An integrated Janus hydrogel with different hydrophilicities and gradient pore structures for high-performance zinc-ion batteries

Abstract

In zinc-ion batteries, the role of water in electrolytes is pivotal for enhancing the kinetics and capacity of the cathode; however, an excess of water leads to reduced stability of the cathode and corrosion of the Zn anode. Devising an electrolyte that meets the different water content requirements for both the cathode and anode holds promise for achieving superior performance but remains a persistent challenge. Herein, we have innovatively designed an integrated Janus hydrogel with different hydrophilicities on two surfaces and gradient pore structures within a bulk material.

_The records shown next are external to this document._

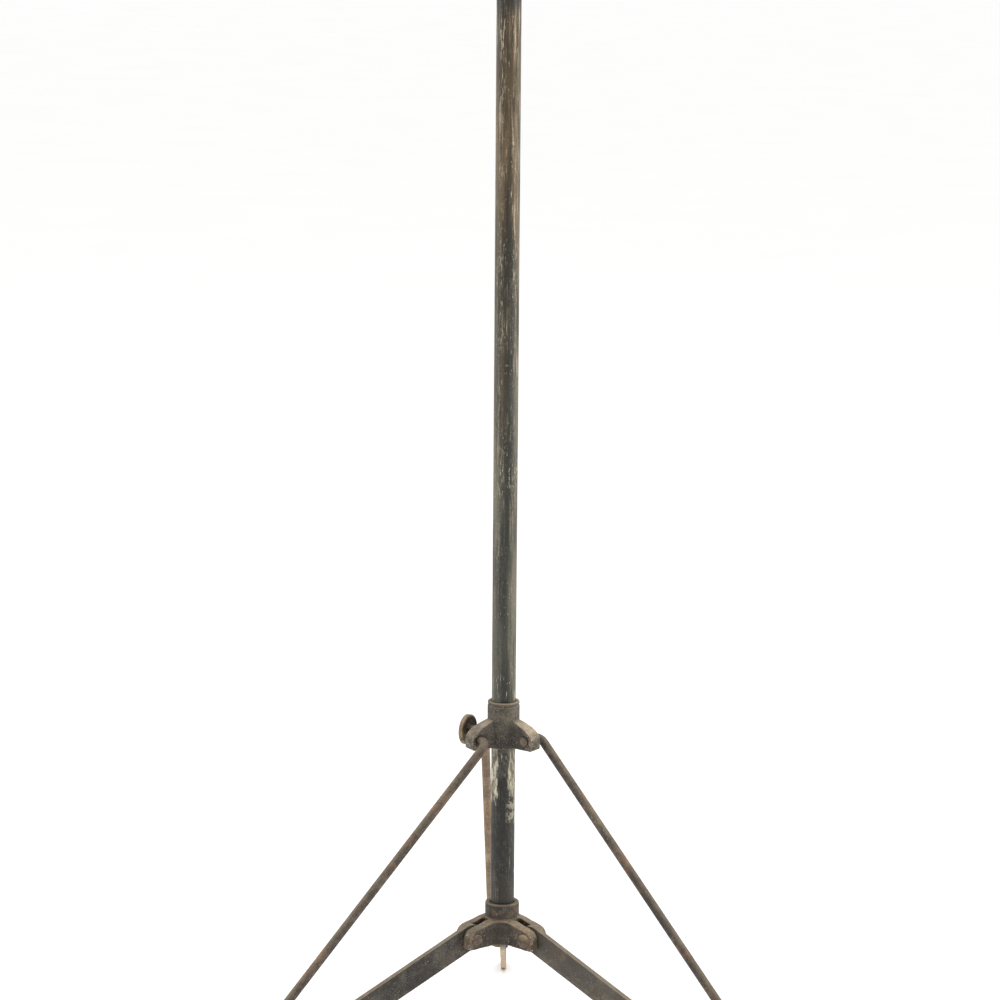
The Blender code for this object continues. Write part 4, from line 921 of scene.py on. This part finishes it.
LOOKS = {
    "cast": aged("cast_iron_grimy", [srgb(34, 30, 26), srgb(64, 57, 48), srgb(102, 90, 74)], rust=0.55, rust_at=0.575, dust_and_highlight_amount=0.75,
                 wear=0.9, rough=(0.5, 0.85), bump=0.9, tone_scale=26, speck=0.6, edges=(0.515, 0.57), ends=(0.0445, 0.0470)),
    "runner": aged("cast_iron_runner", [srgb(31, 29, 26), srgb(62, 58, 52), srgb(100, 93, 80)], rust=0.35, rust_at=0.60, dust_and_highlight_amount=0.80,
                   wear=0.95, rough=(0.5, 0.85), bump=0.9, tone_scale=28, speck=0.5, edges=(0.515, 0.565), ends=(0.033, 0.0365),
                   dust_and_highlight_rgb=srgb(206, 186, 158)),
    "leg": aged("leg_paint", [srgb(30, 28, 26), srgb(56, 52, 47), srgb(92, 85, 75)], rust=0.30, rust_at=0.60, dust_and_highlight_amount=0.42,
                wear=0.9, rough=(0.5, 0.8), bump=0.7, tone_scale=18, speck=0.45, foot=0.9),
    # the stays' dust on their upper sides is set high as a painted highlight along their tops, besides real dust
    "rod": aged("stay_rust", [srgb(38, 37, 37), srgb(68, 62, 57), srgb(112, 98, 84)], rust=0.90, rust_at=0.52, dust_and_highlight_amount=0.36,
                wear=0.3, rough=(0.4, 0.75), bump=0.7, tone_scale=30, speck=0.35, metal=0.15),
    # the rear stay's paler copy of the stay rust: painted light where that stay is lit, over its rust
    "rear_rod_painted_lit": aged("stay_rust_pale", [srgb(92, 74, 54), srgb(128, 106, 80), srgb(160, 138, 108)], rust=0.5, rust_at=0.56, dust_and_highlight_amount=0.3,
                     wear=0.3, rough=(0.5, 0.8), bump=0.7, tone_scale=34, speck=0.4, metal=0.05),
    "screw": aged("thumbscrew_bronze", [srgb(36, 29, 20), srgb(64, 54, 40), srgb(102, 88, 68)], rust=0.3, rust_at=0.60, dust_and_highlight_amount=0.40,
                  wear=0.8, wear_rgb=srgb(150, 132, 104), rough=(0.35, 0.65), bump=0.6, tone_scale=40, metal=0.25, speck=0.7),
    # the rivet heads' dust on their upper sides is set high as a painted highlight, besides real dust
    "rivet": aged("rivet_rust", [srgb(46, 38, 31), srgb(80, 68, 56), srgb(122, 104, 86)], rust=0.40, rust_at=0.54, dust_and_highlight_amount=0.85,
                  wear=0.5, rough=(0.45, 0.8), bump=0.8, tone_scale=60, metal=0.1),
    "mast": None,
    "bare": aged("inner_steel", [srgb(92, 86, 76), srgb(122, 114, 101), srgb(150, 141, 126)], rust=0.55, rust_at=0.55, dust_and_highlight_amount=0.3,
                 wear=0.3, rough=(0.28, 0.55), bump=0.3, stretch=(1, 1, 0.06), tone_scale=90, metal=0.75, speck=0.15),
    "shade": aged("shade_paint", [srgb(44, 42, 37), srgb(58, 55, 48), srgb(80, 73, 62)], rust=0.55, rust_at=0.60, dust_and_highlight_amount=0.55,
                  wear=0.6, rough=(0.38, 0.7), bump=0.4, tone_scale=12, speck=0.6),
    "brass": aged("dull_brass", [srgb(104, 80, 42), srgb(142, 112, 62), srgb(170, 138, 82)], rust=0.15, rust_at=0.64, dust_and_highlight_amount=0.25,
                  wear=0.3, wear_rgb=srgb(206, 176, 112), rough=(0.25, 0.5), bump=0.25, tone_scale=50, metal=0.9, speck=0.0),
    "bake": aged("brown_phenolic", [srgb(40, 26, 20), srgb(54, 34, 25), srgb(68, 44, 32)], rust=0.0, dust_and_highlight_amount=0.35, wear=0.3,
                 wear_rgb=srgb(96, 66, 48), rough=(0.25, 0.5), bump=0.15, tone_scale=40, specular=0.5, speck=0.1),
    "porc": aged("glazed_porcelain", [srgb(196, 188, 170), srgb(220, 214, 198), srgb(232, 227, 214)], rust=0.18, rust_at=0.62,
                 dust_and_highlight_amount=0.3, wear=0.2, wear_rgb=srgb(168, 150, 120), rough=(0.12, 0.35), bump=0.08, tone_scale=30, speck=0.0),
    "wire": aged("filament", [srgb(96, 92, 88), srgb(128, 124, 118), srgb(160, 156, 150)], rust=0.0, dust_and_highlight_amount=0.0, wear=0.1,
                 rough=(0.25, 0.45), bump=0.1, tone_scale=200, metal=0.85, speck=0.0),
    "glass": clear_glass(),
}

# ==================================================== pieces ride and replace
BODY = {}
for body, members in frame["record"]["behaviour"]["bodies"].items():
    for m in members:
        BODY[m] = body
SLOT = {s["node"]: s["material_slot"] for s in frame["record"]["subparts"]}
LOOKS["mast"] = mast_paint()


def look_for(node):
    if node == "outer_tube":
        return "mast"
    if node in ("leg_1", "leg_2", "leg_3", "yoke"):
        return "leg"
    if node.startswith("stay_foot") or node.startswith("hub_rivet"):
        return "rivet"
    if node == "runner":
        return "runner"
    if "screw" in node and not node.startswith("housing") or node.startswith("tilt_knob"):
        return "screw"
    # the rear stay takes the paler copy of the stay rust, with painted light
    if node == "stay_1":
        return "rear_rod_painted_lit"
    if node.startswith("stay_"):
        return "rod"
    return {"cast": "cast", "black": "leg", "rusty": "rod", "bare": "bare", "brass": "brass", "spun": "shade",
            "bake": "bake", "porc": "porc", "glass": "glass", "wire": "wire"}[SLOT[node]]


def rounded(ob, width, segments=2, angle=30.0):
    b = ob.modifiers.new("round", "BEVEL")
    b.width = width * MM
    b.segments = segments
    b.limit_method = "ANGLE"
    b.angle_limit = math.radians(angle)
    b.harden_normals = True
    b.use_clamp_overlap = True


def cast_skin(ob, voxel, passes):
    r = ob.modifiers.new("skin", "REMESH")
    r.mode = "VOXEL"
    r.voxel_size = voxel * MM
    r.use_smooth_shade = True
    s = ob.modifiers.new("soften", "SMOOTH")
    s.factor = 0.5
    s.iterations = passes


bpy.context.view_layer.update()
pieces = [o for o in look.objects if o.type == "MESH"]
for ob in pieces:
    node = ob.name[len("look_"):]
    world = ob.matrix_world.copy()
    ob.parent = None
    ob.matrix_world = Matrix.Identity(4)
    ob.data = ob.data.copy()
    ob.data.transform(world)
    if node in CAST_SKIN:
        cast_skin(ob, *CAST_SKIN[node])
    elif node in ROUNDED:
        ob.data.shade_smooth()
        rounded(ob, *ROUNDED[node])
    if ob.modifiers:
        bpy.context.view_layer.update()
        me = bpy.data.meshes.new_from_object(ob.evaluated_get(bpy.context.evaluated_depsgraph_get()))
        ob.modifiers.clear()
        ob.data = me
        if node in CAST_SKIN:
            me.shade_smooth()
    ob.data.materials.clear()
    ob.data.materials.append(LOOKS[look_for(node)])
    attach(ob, BODY[node])
    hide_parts(node)
for o in [o for o in look.objects if o.type == "EMPTY"]:
    bpy.data.objects.remove(o)

# ============================================================ floor and light
fm = Tree("studio_floor")
fm.done(fm.ramp(fm.noise(3.0, 3), [(0.3, (0.935, 0.935, 0.93)), (0.7, (0.95, 0.95, 0.945))]), 0.9)
fb = bmesh.new()
bmesh.ops.create_grid(fb, x_segments=4, y_segments=4, size=30.0)
fmesh = bpy.data.meshes.new("floor")
fb.to_mesh(fmesh)
fb.free()
floor = bpy.data.objects.new("studio_floor", fmesh)
bpy.context.scene.collection.objects.link(floor)
fmesh.materials.append(fm.mat)
floor.location = (0, 0, -0.0005)

world = bpy.context.scene.world or bpy.data.worlds.new("studio")
bpy.context.scene.world = world
world.use_nodes = True
wt = world.node_tree
for n in list(wt.nodes):
    wt.nodes.remove(n)
wo = wt.nodes.new("ShaderNodeOutputWorld")
wb = wt.nodes.new("ShaderNodeBackground")
wb.inputs["Color"].default_value = (1.0, 1.0, 1.0, 1.0)
wt.links.new(wb.outputs[0], wo.inputs[0])
# the room behind the camera is dimmer than the white cyclorama
wc = wt.nodes.new("ShaderNodeTexCoord")
wx = wt.nodes.new("ShaderNodeSeparateXYZ")
wr = wt.nodes.new("ShaderNodeMapRange")
wt.links.new(wc.outputs["Generated"], wx.inputs[0])
wt.links.new(wx.outputs["Y"], wr.inputs["Value"])
for k, v in zip(("From Min", "From Max", "To Min", "To Max"), (-0.8, 0.5, WORLD * 0.50, WORLD * 1.36)):
    wr.inputs[k].default_value = v
# and the backdrop itself is white all the way round
wl = wt.nodes.new("ShaderNodeLightPath")
wm = wt.nodes.new("ShaderNodeMix")
wm.data_type = "FLOAT"
wt.links.new(wl.outputs["Is Camera Ray"], wm.inputs[0])
wt.links.new(wr.outputs[0], wm.inputs[2])
wm.inputs[3].default_value = 1.1
wt.links.new(wm.outputs[0], wb.inputs["Strength"])
bpy.context.scene.view_settings.view_transform = "Standard"
bpy.context.scene.view_settings.look = "None"


def panel(name, loc, target, size, power, rgb=(1, 1, 1)):
    ld = bpy.data.lights.new(name, "AREA")
    ld.shape = "RECTANGLE"
    ld.size, ld.size_y = size
    ld.energy = power
    ld.color = rgb
    lo = bpy.data.objects.new(name, ld)
    bpy.context.scene.collection.objects.link(lo)
    lo.location = loc
    lo.rotation_euler = (Vector(target) - Vector(loc)).to_track_quat("-Z", "Y").to_euler()
    return lo


aim = (0.0, 0.0, 0.7)
panel("left_panel", (-2.6, -0.7, 1.4), aim, (1.6, 3.0), 30, (1.0, 0.97, 0.93))
panel("right_panel", (2.8, -0.8, 1.4), aim, (1.6, 3.0), 44, (1.0, 0.97, 0.93))
panel("top_panel", (0.2, -0.4, 3.6), aim, (3.0, 3.0), 34)

# ==================================================================== camera
cam_data = bpy.data.cameras.new("view")
cam_data.sensor_width = 36.0
cam_data.lens = CAM_F * 36.0 / 1000.0
cam_data.clip_end = 100.0
cam = bpy.data.objects.new("view", cam_data)
bpy.context.scene.collection.objects.link(cam)
cam.matrix_world = (Matrix.Translation((MAST_X, MAST_Y - CAM_BACK, HUB_Z * MM + CAM_UP))
                    @ Matrix.Rotation(CAM_YAW, 4, "Z") @ Matrix.Rotation(math.pi / 2 - CAM_PITCH, 4, "X")
                    @ Matrix.Rotation(CAM_ROLL, 4, "Z"))
bpy.context.scene.camera = cam
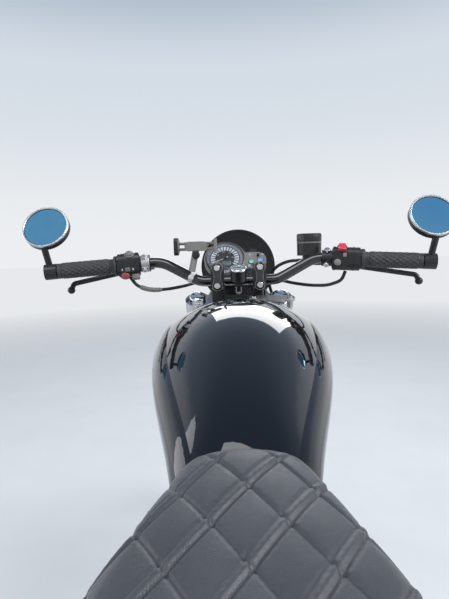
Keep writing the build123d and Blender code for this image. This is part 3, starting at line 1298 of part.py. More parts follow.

In the cross-sectional view, a gradient in pore size, ranging from large to small, is established in conjunction with a reduction in hydrophilicity. By employing the Janus hydrogel electrolyte, zinc-ion batteries demonstrate both high capacity and excellent cycling stability by facilitating sufficient H⁺ insertion in the cathode without the formation of by-products, while simultaneously mitigating water-induced corrosion in the zinc anode. Specifically, the coin-type Zn‖(NH₄)₂V₁₀O₂₅·8H₂O attains an extraordinary capacity of up to 307 mA h g⁻¹ at 5 A g⁻¹, with an impressive capacity retention of 88% after 1000 cycles. Moreover, the pouch cell with an area of 22.5 cm² delivered a substantial capacity of 48 mA h and an excellent capacity retention of 85% after 150 cycles at 200 mA. Importantly, the pouch cell works reliably even when subjected to cutting, heavy loading or bending.